Is demi-glace the same as gravy?

Gravy is a quick and simple sauce that is poured over food like meat, vegetables, and fries as a meaty, savory topping. Demi-glace can take up to a day to make and has an intense flavor, best used in moderation as a finishing sauce. It is also a useful ingredient to enhance other food.

What can be substituted for demi-glace?

If you’re short on time, then some grocery stores sell pre-made products like Demi-glace Gold. People who have time up their sleeve but don’t want to make demi-glace themselves can also search online for a range of products. There are demi-glace products made by well-known brands such as Heinz, Knorr, and Maggi but these are mostly focused on chefs in the foodservice industry.

You could also try bouillon or consomme as a substitute in a recipe, but they have a much milder, shallower depth of flavor.

What is the difference between demi-glace and jus?

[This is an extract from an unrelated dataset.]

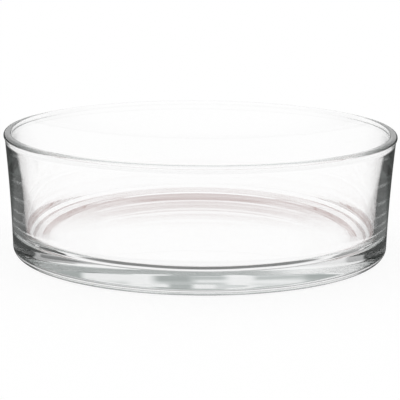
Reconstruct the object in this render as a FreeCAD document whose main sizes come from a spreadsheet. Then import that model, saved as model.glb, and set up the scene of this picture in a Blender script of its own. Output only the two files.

While demi-glace and jus are both reduction sauces, they are not the same. A jus is commonly made by reducing leftover bits of roast meat with ingredients like stock, seasoning, wine, and butter for 30-40 minutes. Demi-glace is allowed to simmer for up to 8 hours and is a reduction of stock and brown sauce.

Summing up

If you’re serious about your sauces, then you’ve probably already learned the art of making a good quality gravy (or know where to buy the best premade products!). But the demi-glace sauce is lesser-known and can cause some confusion.

You’ll do well to learn how to make homemade demi-glace if you enjoy cooking fancy food. At first glance, a recipe may seem like a lot of hard work, but one batch can easily last a month. That’s because it’s used in small quantities, whether it’s added as an ingredient or a finishing sauce.